May 7 17:37:55 dpinger send_interval 500ms loss_interval 2000ms time_period 60000ms report_interval 0ms data_len 0 alert_interval 1000ms latency_alarm 500ms loss_alarm 20% dest_addr REMOVED bind_addr REMOVED identifier "SITETOSITE1 "
May 7 17:37:55 dpinger send_interval 500ms loss_interval 2000ms time_period 60000ms report_interval 0ms data_len 0 alert_interval 1000ms latency_alarm 500ms loss_alarm 20% dest_addr REMOVED bind_addr REMOVED identifier "SITETOSITE2 "
May 7 17:37:55 dpinger send_interval 500ms loss_interval 2000ms time_period 60000ms report_interval 0ms data_len 0 alert_interval 1000ms latency_alarm 500ms loss_alarm 20% dest_addr REMOVED bind_addr REMOVED identifier "VPN2 "Bold Italics edited by me
Edit: ntopng is the problem. Every time I restart a gateway tunnel, ntopng crashes and NAT stops working.
Here is what the ntopng logs are filled with:
[Mutex.cpp:46] WARNING: pthread_mutex_lock() returned 11 [Resource deadlock avoided][errno=0]
RAM had ~1600M free so not running out of RAM. CPU as I said was 100% on one of four cores at the time of this happening.
I uninstalled ntopng for now as it was unusable.
Edit 2: Totally not fixed. Seems to happen when I restart VPN2 but not always I think. WAN and VPN1 gateways always register as Down in Status --> Gateways even when they are up. ntopgn not the problem!

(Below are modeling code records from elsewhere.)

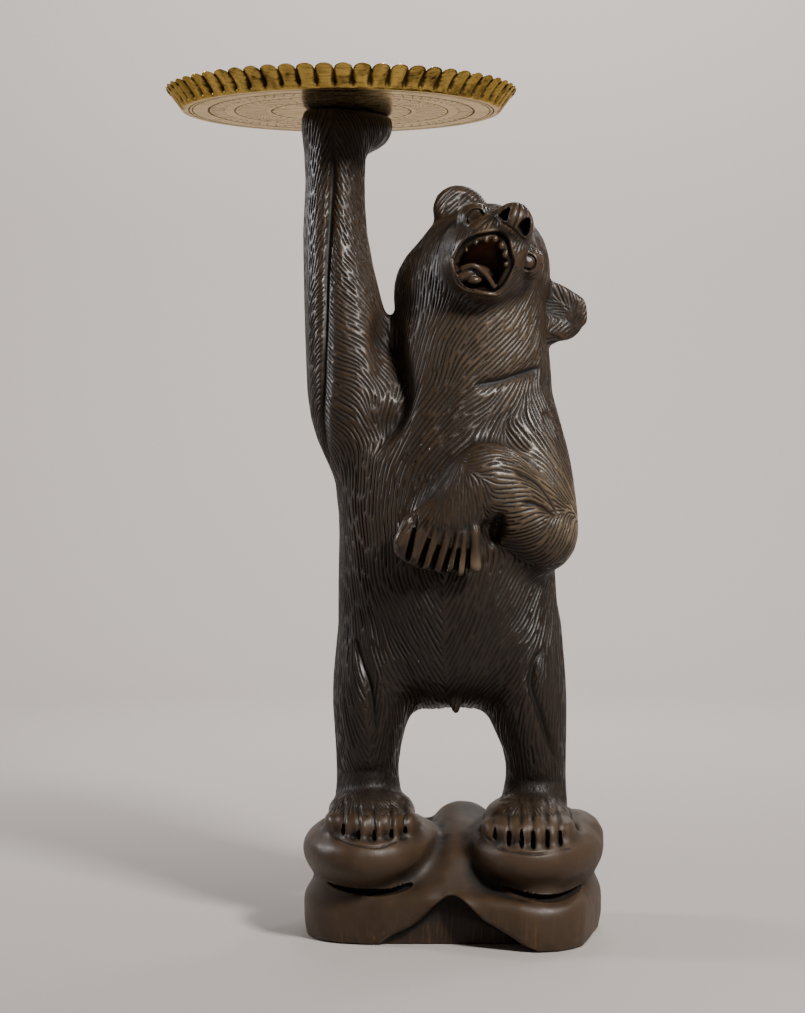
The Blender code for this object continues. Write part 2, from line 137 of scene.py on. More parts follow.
# Paws. Each gap between fingers goes from its top to the tips beside it. The levels of the toe gaps
# and of the hollow are counted from the skin
FOOT_FRONTS = [((-82, -52, 118), (45, 36, 19)), ((71, -64, 113), (45, 36, 19))]
FOOT_EDGES = [
    [(-124, 114.5), (-99, 106.5), (-73, 104.5), (-47.5, 110)],
    [(26, 114), (45, 101.4), (77, 98.9), (112.5, 101.4)],
]
TOE_GAPS = [
    [(-109, 15), (-94, 16), (-79, 16), (-62.5, 15), (-49, 12)],
    [(38, 17), (51, 24), (63, 26), (74, 27), (88, 26), (101, 22)],
]
FINGER_GAPS = [
    ((-38.6, 415), (-45.3, 385)), ((-24, 406), (-33.9, 375)), ((-13.6, 401), (-23.4, 371)),
    ((-3.2, 398), (-12, 368)), ((3.6, 397), (-1.2, 366)), ((12, 396), (10, 367)),
]
FINGER_GAP_WIDTH = 4.6
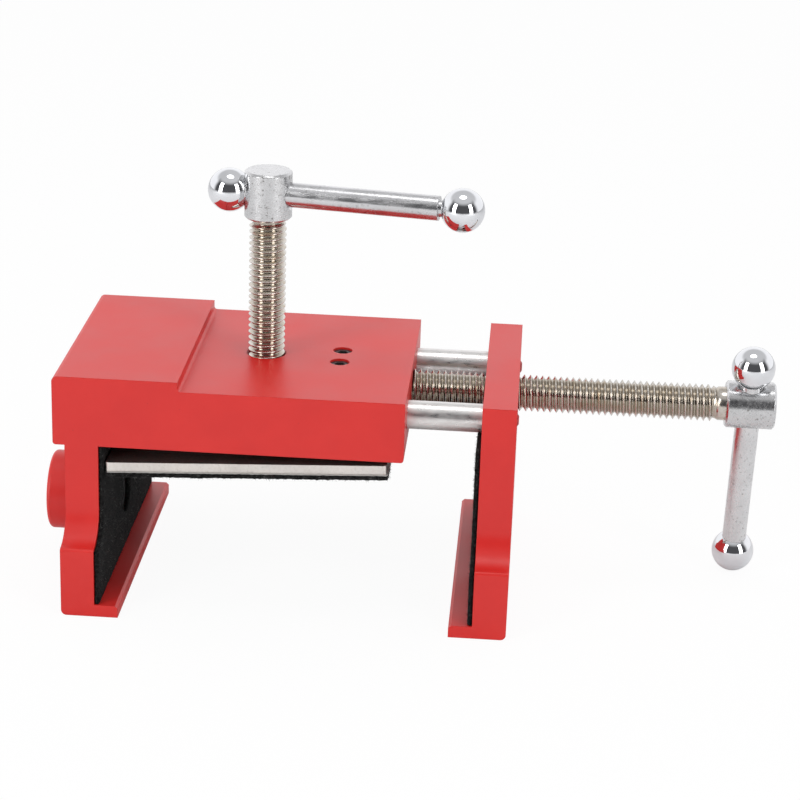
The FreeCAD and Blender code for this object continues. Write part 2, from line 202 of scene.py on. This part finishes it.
def guide_paint_and_bore_shade(kit, shader, place):
    """Red boss with painted shade, near black, inside its bore and on its spigot."""
    red_paint(kit, shader, place)
    red = shader.inputs["Base Color"].links[0].from_socket
    low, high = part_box("drill_guide")
    axis_z = (low[2] + high[2]) / 2
    # Painted shade: near black inside the bore's radius and on the spigot past SPIGOT_START, standing in for
    # the shade in the hole.
    parts = kit.add("ShaderNodeSeparateXYZ", Vector=place)
    away = kit.math("ABSOLUTE", parts.outputs[1])
    lift = kit.math("SUBTRACT", parts.outputs[2], axis_z)
    square = kit.math("ADD", kit.math("MULTIPLY", away, away), kit.math("MULTIPLY", lift, lift))
    inside = kit.ramp(kit.math("SQRT", square), GUIDE_BORE, GUIDE_BORE + 0.3 * MM, 1.0, 0.0)
    spigot = kit.ramp(parts.outputs[0], SPIGOT_START, SPIGOT_START + 0.6 * MM)
    dark = kit.math("MAXIMUM", inside, spigot)
    feed(kit, shader, Base_Color=kit.blend(dark, red, (0.012, 0.011, 0.011, 1)))


def felt_black(kit, shader, place):
    fibre = kit.noise(place, 1500, 5, 0.75)
    clump = kit.noise(place, 420, 4)
    lint = kit.ramp(kit.noise(place, 2100, 4, 0.7), 0.64, 0.72)
    tone = kit.blend(kit.ramp(fibre, 0.40, 0.66), (0.0022, 0.0022, 0.0024, 1), (0.021, 0.021, 0.021, 1))
    tone = kit.blend(kit.math("MULTIPLY", lint, 0.5), tone, (0.10, 0.10, 0.098, 1))
    feed(
        kit, shader, Base_Color=tone, Roughness=0.95, Specular_IOR_Level=0.06, Sheen_Weight=0.03,
        Sheen_Roughness=0.6, Normal=bumped(kit, kit.math("ADD", fibre, clump), 1.0, 0.0004),
    )


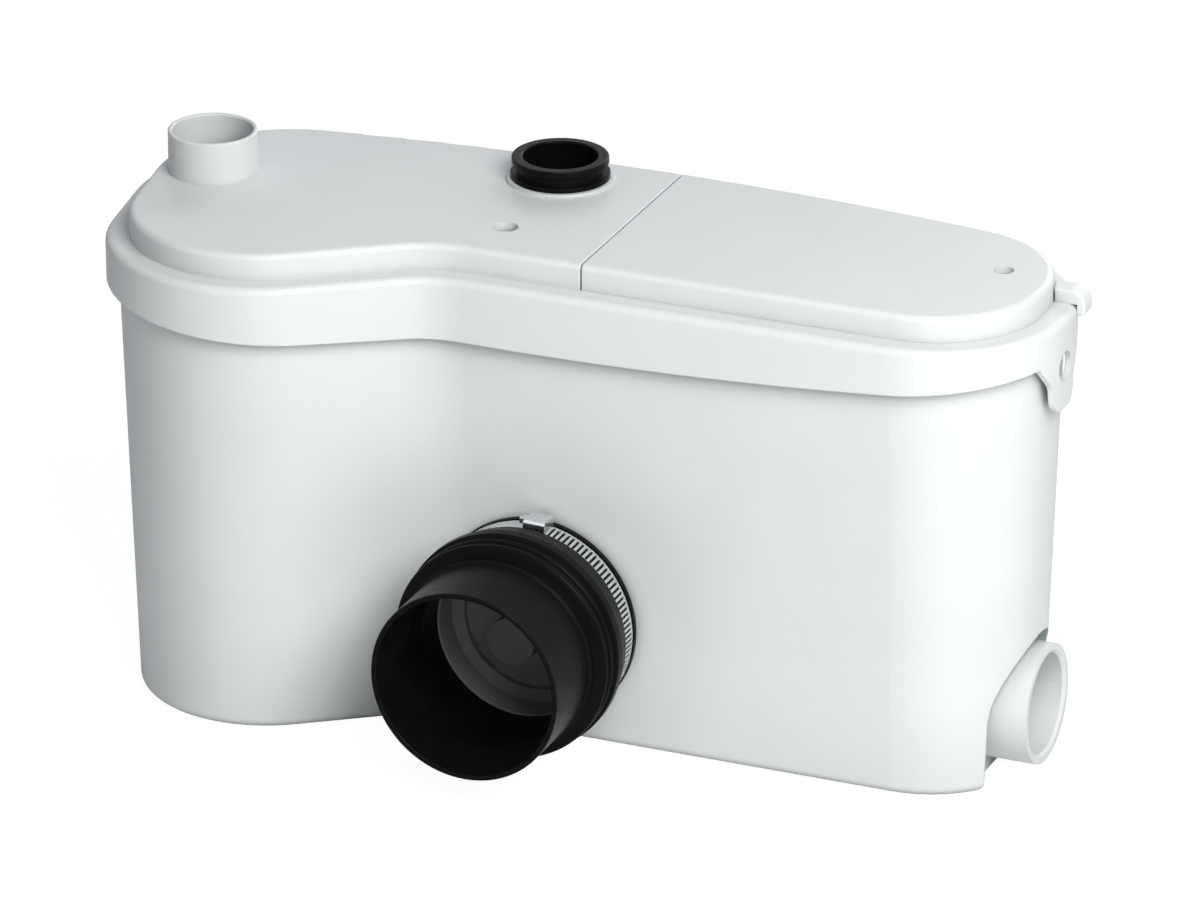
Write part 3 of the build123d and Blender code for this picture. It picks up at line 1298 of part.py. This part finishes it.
# One file for each piece
pieces = {
    "tank": tank,
    "lid": lid,
    "lid_seal": lid_seal,
    "lid_screw": lid_screw,
    "service_hatch": service_hatch,
    "hatch_seal": hatch_seal,
    "hatch_screw": hatch_screw,
    "cable_hood": cable_hood,
    "outlet_ring": outlet_ring,
    "toilet_sleeve": toilet_sleeve,
    "clamp_band": clamp_band,
    "clamp_housing": clamp_housing,
    "clamp_screw": clamp_screw,
    "inlet_seat": inlet_seat,
    "inlet_flap": inlet_flap,
    "inlet_flap_pin": inlet_flap_pin,
    "side_flap": side_flap,
    "side_flap_pin": side_flap_pin,
    "motor_plate": motor_plate,
    "plate_screws": plate_screws,
    "motor_housing": motor_housing,
    "motor_cap": motor_cap,
    "stator_core": stator_core,
    "stator_winding": stator_winding,
    "rotor": rotor,
    "motor_shaft": motor_shaft,
    "upper_bearing": upper_bearing,
    "lower_bearing": lower_bearing,
    "shaft_seal": shaft_seal,
    "pump_volute": pump_volute,
    "impeller": impeller,
    "cutter_plate": cutter_plate,
    "macerator_basket": macerator_basket,
    "cutter_blade": cutter_blade,
    "pump_feet": pump_feet,
    "discharge_elbow": discharge_elbow,
    "valve_body": valve_body,
    "valve_flap": valve_flap,
    "valve_flap_pin": valve_flap_pin,
    "valve_cap": valve_cap,
    "discharge_pipe": discharge_pipe,
    "dip_tube": dip_tube,
    "membrane": membrane,
    "membrane_cover": membrane_cover,
    "switch_plunger": switch_plunger,
    "microswitch": microswitch,
    "capacitor": capacitor,
    "capacitor_clip": capacitor_clip,
    "terminal_block": terminal_block,
}
os.makedirs("parts", exist_ok=True)
for label, piece in pieces.items():
    piece.part.label = label
    export_step(piece.part, f"parts/{label}.step")
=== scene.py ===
import json
import math

import bpy
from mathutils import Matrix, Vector


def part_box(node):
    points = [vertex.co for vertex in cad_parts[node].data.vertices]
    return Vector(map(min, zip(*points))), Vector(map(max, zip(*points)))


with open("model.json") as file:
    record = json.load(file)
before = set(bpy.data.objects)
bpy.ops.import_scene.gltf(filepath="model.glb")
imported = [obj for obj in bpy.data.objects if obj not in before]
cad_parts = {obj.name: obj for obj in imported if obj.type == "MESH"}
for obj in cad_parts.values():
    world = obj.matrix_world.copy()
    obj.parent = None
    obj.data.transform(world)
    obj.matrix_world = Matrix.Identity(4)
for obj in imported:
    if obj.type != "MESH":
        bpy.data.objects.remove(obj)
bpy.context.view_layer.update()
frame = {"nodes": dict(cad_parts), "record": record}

# Camera: a long lens, seen from the front right and above
view_azimuth = math.radians(22.7)
view_elevation = math.radians(23.2)
view_distance = 4.7368
view_end = 4 * view_distance
view_target = Vector((0, 0, 0.133))
view_lens = 270
sensor_width = 36

# Lamps: where each stands as seen from the object, in degrees and metres, its side and its watts
white_light = (1.0, 0.99, 0.97)
cool_light = (0.94, 0.97, 1.0)
lamp_target = Vector((0, 0, 0.12))
lamps = {
    "key": {
        "azimuth": 45, "elevation": 39, "distance": 1.9,
        "size": 1.1, "power": 33.2, "colour": white_light,
    },
    "back": {
        "azimuth": 174, "elevation": 20, "distance": 2.4,
        "size": 1.4, "power": 16, "colour": cool_light,
    },
}

# Surroundings: a dim world that looks white, and a pale floor with a glow that only the camera sees
world_colour = (0.95, 0.97, 1.0, 1)
world_strength = 0.18
world_seen_strength = 1.0
floor_size = 12
floor_gap = 0.0004
floor_colour = (0.88, 0.885, 0.89, 1)
floor_roughness = 0.9
floor_glow = 1.12
floor_glow_share = 0.85

# Shaders: samples of the bevel and occlusion nodes, and the noise values between which things change.
# Scales below are about the number of patches in a metre; reaches, depths and radii are in metres.
node_samples = 4
noise_span = (0.3, 0.7)

# Plastic; its colour gets painted shade in creases, gaps and wide hollows, and the two spans of that
# painted shade are values of occlusion, with 0 for a closed corner and 1 for open air
cloud_scale = 14
gloss_scale = 160
sink_scale = 22
sink_depth = 0.0004
plastic_grain_scale = 950
plastic_edge_radius = 0.0009
coat_roughness = 0.12
crease_reach = 0.009
crease_painted_shade = 0.3
crease_span = (0.05, 0.42)
hollow_reach = 0.06
hollow_span = (0.35, 0.97)

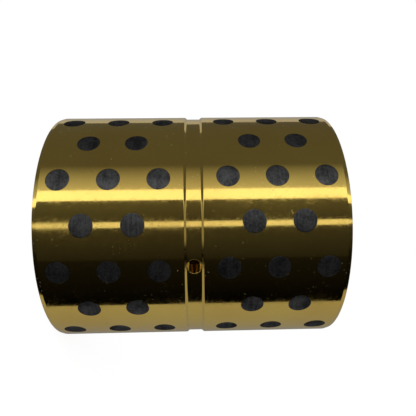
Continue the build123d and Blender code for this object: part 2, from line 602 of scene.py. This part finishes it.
FLOOR_REACH = 30.0
FLOOR_COLOUR = (0.86, 0.86, 0.86, 1.0)
FLOOR_WHITE = 1.12    # the floor's own white where the camera sees it, and the share of that
FLOOR_SHARE = 0.8
WHITE = (1.0, 1.0, 1.0, 1.0)
SOFT_SKY = 0.6        # the world's light on the object
SEEN_SKY = 1.0        # the world where it is seen
KEY_PLACE = (-0.9, -1.1, 1.0)
KEY_SIZE = 0.8
KEY_POWER = 14.0


def floor():
    material, tree = new_material("pale_floor")
    path = add_node(tree, "ShaderNodeLightPath")
    matt = add_node(tree, "ShaderNodeBsdfDiffuse", {"Color": FLOOR_COLOUR})
    white = add_node(tree, "ShaderNodeEmission", {"Color": WHITE, "Strength": FLOOR_WHITE})
    seen = math_node(tree, "MULTIPLY", path.outputs["Is Camera Ray"], FLOOR_SHARE)
    mixed = add_node(tree, "ShaderNodeMixShader",
                     {0: seen, 1: matt.outputs[0], 2: white.outputs[0]})
    add_node(tree, "ShaderNodeOutputMaterial", {"Surface": mixed.outputs[0]})
    bm = bmesh.new()
    bmesh.ops.create_grid(bm, x_segments=1, y_segments=1, size=FLOOR_REACH)
    ground = show("floor", bm, material)
    ground.visible_glossy = False


def white_world():
    """White where the camera, a reflection or a clear ray sees it, and plain soft light else."""
    world = bpy.data.worlds.new("world")
    bpy.context.scene.world = world
    world.use_nodes = True
    tree = world.node_tree
    tree.nodes.clear()
    path = add_node(tree, "ShaderNodeLightPath")
    seen = math_node(tree, "MAXIMUM", path.outputs["Is Camera Ray"], path.outputs["Is Glossy Ray"])
    seen = math_node(tree, "MAXIMUM", seen, path.outputs["Is Transmission Ray"])
    strength = ramp(tree, seen, 0.0, 1.0, SOFT_SKY, SEEN_SKY)
    sky = add_node(tree, "ShaderNodeBackground", {"Color": WHITE, "Strength": strength})
    add_node(tree, "ShaderNodeOutputWorld", {"Surface": sky.outputs[0]})


def soft_light(name, place, aim, size, power):
    data = bpy.data.lights.new(name, "AREA")
    data.shape = "SQUARE"
    data.size = size
    data.energy = power
    light = bpy.data.objects.new(name, data)
    light.location = place
    light.rotation_euler = (Vector(aim) - Vector(place)).to_track_quat("-Z", "Y").to_euler()
    light.visible_glossy = False
    bpy.context.scene.collection.objects.link(light)


tent()
floor()
white_world()
soft_light("key", KEY_PLACE, (0, 0, MIDDLE), KEY_SIZE, KEY_POWER)
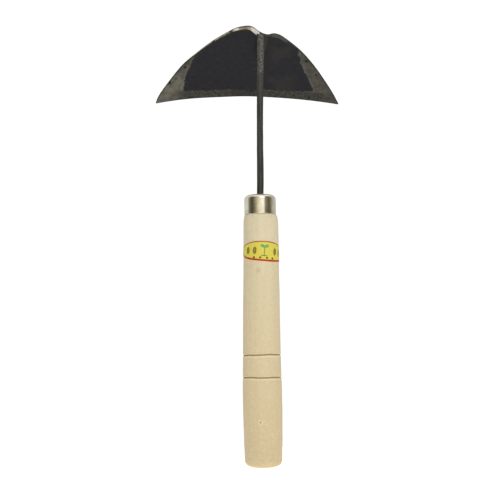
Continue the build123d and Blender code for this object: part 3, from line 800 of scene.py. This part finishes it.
for k, gz in enumerate(GROOVES):
    zc = gz + 0.16 * np.sin(2 * ath + 1.1 + k * 2) + 0.10 * np.sin(5 * ath + k) + 0.05 * np.sin(11 * ath + 2.0 * k)
    dz = vh[:, 2] - zc
    groove = groove + np.where(rad > 12, np.exp(-(dz / 0.62) ** 2), 0)
    lip_v = lip_v + np.where(rad > 12, np.exp(-((dz + 1.35) / 0.45) ** 2), 0) * 0.5
vh[:, 0] += np.where(outside, wander(vh[:, 2]), 0.0)
handle = build("handle_turned", vh, fh, 32.0, attrs={"groove": groove, "lip": np.clip(lip_v, 0, 1)})

m = Mat("handle_wood_looks")
obj = m.obj()
mm = m.mapping(obj, (1000, 1000, 1000))
x, y, z = m.xyz(mm)
# growth figure: rings round a pith well off the axis, seen as long faint flames
warp = m.noise(m.mapping(mm, (0.035, 0.035, 0.008)), 1.0, 3.0, 0.5)
px = m.math("ADD", x, 38.0)
py = m.math("SUBTRACT", y, 55.0)
dist = m.math("SQRT", m.math("ADD", m.math("MULTIPLY", px, px), m.math("MULTIPLY", py, py)))
dist = m.math("ADD", dist, m.math("MULTIPLY", warp, 14.0))
rings_n = m.math("SINE", m.math("MULTIPLY", dist, 2 * math.pi / 3.1))
rings_n = m.band(rings_n, -0.9, 1.0)
fib = m.noise(m.mapping(mm, (2.2, 2.2, 0.05)), 1.0, 3.0, 0.6)
fib2 = m.noise(m.mapping(mm, (5.5, 5.5, 0.22), loc=(4, 9, 1)), 1.0, 2.0, 0.6)
mott = m.noise(m.mapping(mm, (0.11, 0.11, 0.05), loc=(1, 5, 3)), 1.0, 3.0, 0.6)
spk = m.noise(m.mapping(mm, (0.55, 0.55, 0.30), loc=(11, 2, 7)), 1.0, 3.0, 0.6)
height = m.math("DIVIDE", z, 207.0)
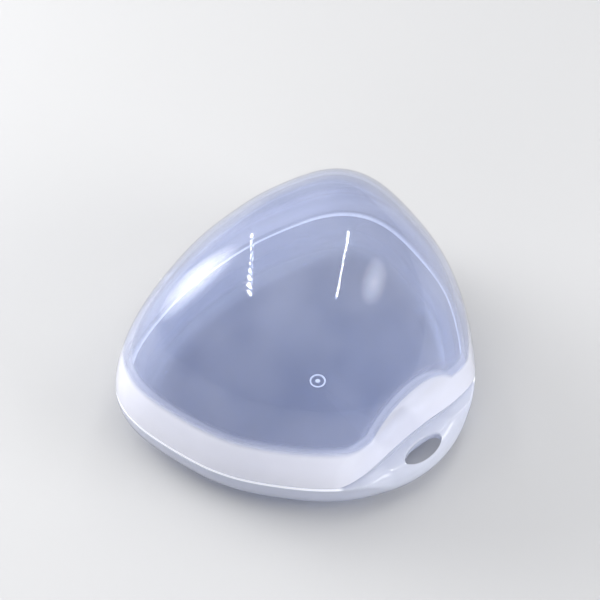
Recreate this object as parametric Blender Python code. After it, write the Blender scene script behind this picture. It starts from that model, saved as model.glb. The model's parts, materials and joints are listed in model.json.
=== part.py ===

VPN2 has a NAT port forward rule with it's corresponding Firewall rule, will try to disable that and see if anything changes. Will investigate more and report back.
Edit 3: Seems to be fixed by selecting System --> Advanced --> Misc --> Reset states on Gateway down. I also had to add VPN1 Gateway in LAN Firewall Rules as Gateway as it would still not work with the Gateway set to default. I would like some input from someone if this is correct.